*PROBLEM DESCRIPTION*
Quote the full listing word for word.

*SUPPLIED INFORMATION*

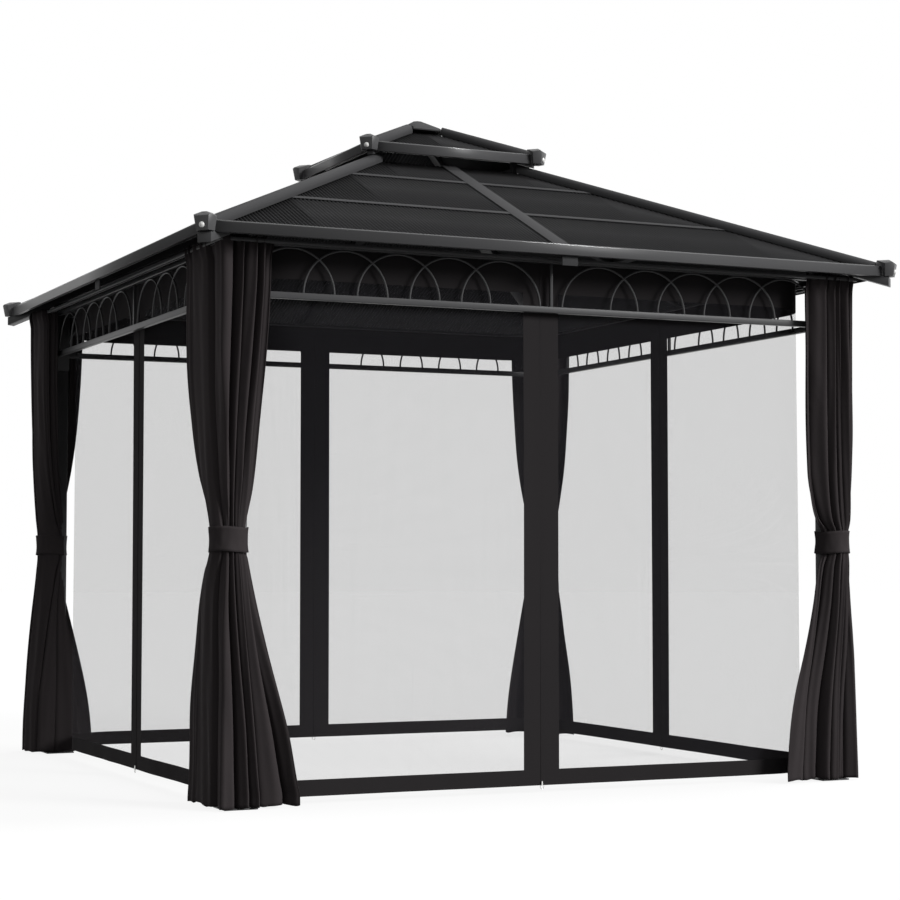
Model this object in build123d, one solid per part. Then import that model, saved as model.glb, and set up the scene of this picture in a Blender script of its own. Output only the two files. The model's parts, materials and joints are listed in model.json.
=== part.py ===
from build123d import *
import os
from math import atan2, cos, degrees, pi, radians, sin, sqrt, tan

os.makedirs("parts", exist_ok=True)

# Driving sizes, in millimetres and degrees
eave_half = 1500.0          # outer face of an eave fascia from the centre
eave_line_height = 2110.0   # roof sheet's top face where it meets the fascia's outer face
roof_pitch = 24.66
seat = 0.3                  # clearance where one piece rests on another
weld_width = 1.0            # overlap of two bars that are welded into one piece

post_outer = 1330.0         # outer faces of the posts from the centre
post_width = 58.0
post_wall = 2.0
foot_size = 130.0
foot_thickness = 6.0
foot_hole_radius = 6.0
foot_hole_inset = 18.0      # a hole's centre from the foot plate's edge

fascia_height = 44.0
fascia_drop = 12.0          # foot of an eave fascia below the eave line
fascia_sheet = 2.0
fascia_lip = 18.0

rafter_width = 56.0         # hip rafter tube
rafter_depth = 36.0
rafter_drop = 16.0          # top of the hip rafter below the hip line
hip_cap_width = 54.0
hip_cap_rise = 32.0         # crest of the round hip cap above the hip line, square to it
hip_cap_sheet = 3.0
cap_reach = 40.0            # corner cap's wings along the fascias
cap_stand = 24.0            # ends of its wings in front of the fascias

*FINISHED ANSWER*
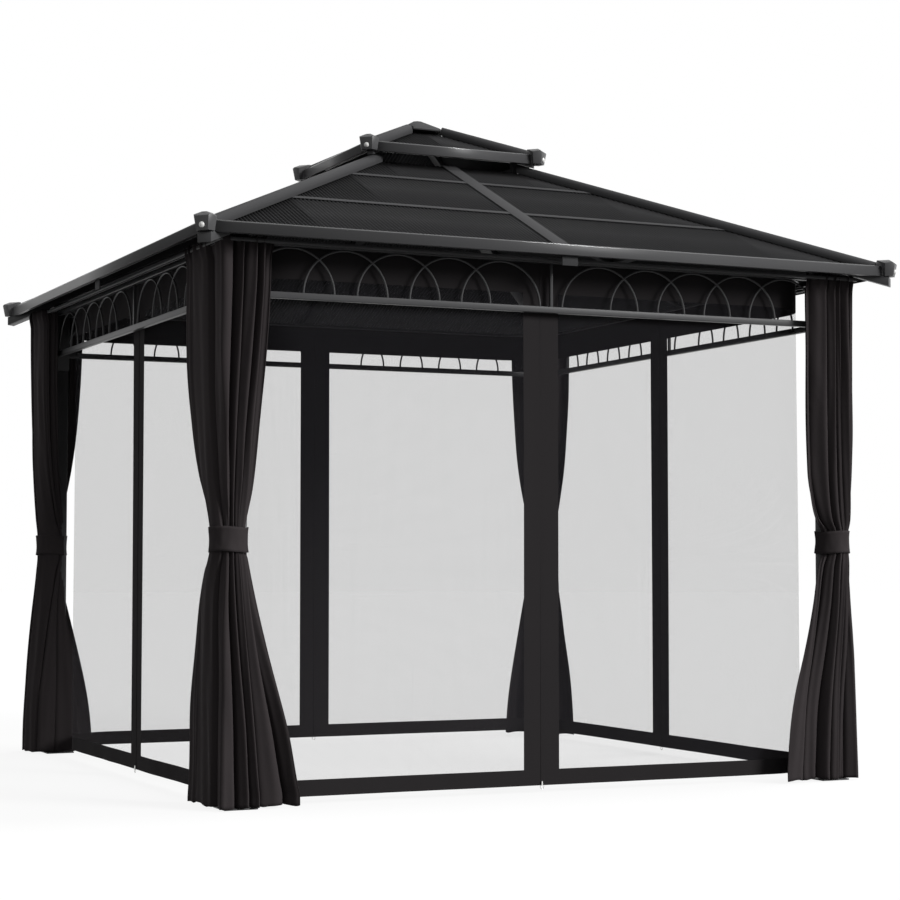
Model this object in build123d, one solid per part. Then import that model, saved as model.glb, and set up the scene of this picture in a Blender script of its own. Output only the two files. The model's parts, materials and joints are listed in model.json.
=== part.py ===
from build123d import *
import os
from math import atan2, cos, degrees, pi, radians, sin, sqrt, tan

os.makedirs("parts", exist_ok=True)

# Driving sizes, in millimetres and degrees
eave_half = 1500.0          # outer face of an eave fascia from the centre
eave_line_height = 2110.0   # roof sheet's top face where it meets the fascia's outer face
roof_pitch = 24.66
seat = 0.3                  # clearance where one piece rests on another
weld_width = 1.0            # overlap of two bars that are welded into one piece

post_outer = 1330.0         # outer faces of the posts from the centre
post_width = 58.0
post_wall = 2.0
foot_size = 130.0
foot_thickness = 6.0
foot_hole_radius = 6.0
foot_hole_inset = 18.0      # a hole's centre from the foot plate's edge

fascia_height = 44.0
fascia_drop = 12.0          # foot of an eave fascia below the eave line
fascia_sheet = 2.0
fascia_lip = 18.0

rafter_width = 56.0         # hip rafter tube
rafter_depth = 36.0
rafter_drop = 16.0          # top of the hip rafter below the hip line
hip_cap_width = 54.0
hip_cap_rise = 32.0         # crest of the round hip cap above the hip line, square to it
hip_cap_sheet = 3.0
cap_reach = 40.0            # corner cap's wings along the fascias
cap_stand = 24.0            # ends of its wings in front of the fascias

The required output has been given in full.